On June 24, 1889, Geistweit pens, "Progressive--Liberal--Conservative""

He describes the theological situation and then he goes into the three classes of preachers:


"Here, then, are three classes of preachers: Progressives, who accept the newer teaching of evolution as principle, but modify its deductions; they maintain an attitude of inquiry; in the language of one of our own strong men, they are constantly going forward, never necessarily settling a point definitely, but only tentatively--still hoping for more light; they are "liberal," friendly to everything that scholars declare to be the latest light. It is but natural that such men should be hesitant, and frequently lack force, because they lack positive convictions. If I have overstated them, I am sorry; I do not think I have."

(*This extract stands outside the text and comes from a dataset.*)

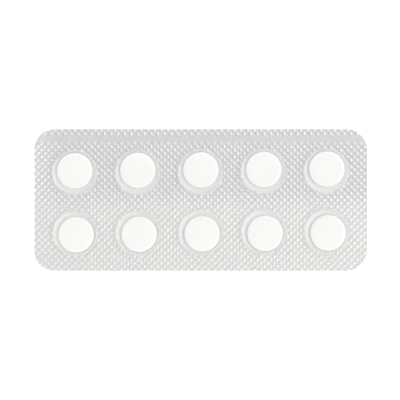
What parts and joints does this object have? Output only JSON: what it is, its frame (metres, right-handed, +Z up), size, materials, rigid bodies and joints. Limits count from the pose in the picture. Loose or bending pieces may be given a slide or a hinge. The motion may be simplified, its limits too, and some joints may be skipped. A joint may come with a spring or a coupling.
{
  "type": "tablet blister pack",
  "caption": "Flat strip pack of round white tablets under clear formed cups, sealed to aluminium foil with a knurled seal.",
  "frame": {"origin": "centre of the foil's underside, which is the face that the pack rests on", "axes": "+X along the pack, +Y towards the long edge with the plain band, +Z up through the cups"},
  "size_m": [0.094, 0.04, 0.0042],
  "materials": {
    "clear_film": "gloss",
    "foil": "satin",
    "tablet": "matte"
  },
  "bodies": {
    "root": {"blister_film": "clear_film", "lidding_foil": "foil", "tablet_top_1": "tablet", "tablet_top_2": "tablet", "tablet_top_3": "tablet", "tablet_top_4": "tablet", "tablet_top_5": "tablet", "tablet_bottom_1": "tablet", "tablet_bottom_2": "tablet", "tablet_bottom_3": "tablet", "tablet_bottom_4": "tablet", "tablet_bottom_5": "tablet"}
  },
  "joints": []
}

"Conservatives: not ignorant men, as is sometimes supposed, the supposition being created by such bumptious critics as Dr. Briggs, who said in my hearing that no man who had any respect for his standing would differ with him in his [Briggs' ] conclusions! But the conservative has settled some things; he accepts as his theology practically the common view I have above mentioned as the natural teachings of the New Testament; he does not feel that he could consistently question the authority or the knowledge of Jesus. Whatever else he does he bows before the sayings of Jesus as recorded in the gospels, and accepts them in the face of every teaching to the contrary. He does not belittle Paul; he believes that Paul's teachings are of equal authority with those of Jesus, claiming that they come from the same source. He does not feel that he possesses all the light; that there is much more to stream from the sacred page; but his attitude is reverent, prayerful, always submitting finally to the truth or teaching of the Book that requires no fine line of reasoning to discover; he believes that the great truths of the Bible lie on its surface; that he who wishes can find the light without the aid of any man or men; the book, Spirit--applied, will reach the heart of mankind when nothing else will. He is also keen, alert to the movements of the world, accepts every new truth, or fresh light upon the old truth; but he has moorings; he has a place of anchor. It is evident that this man is decided in his preaching; he has some settled convictions; he believes things, believes them intensely. It may be safely said that he is the evangelist of the church; it is difficult to conceive what the church would do for converts if he should die out of the land.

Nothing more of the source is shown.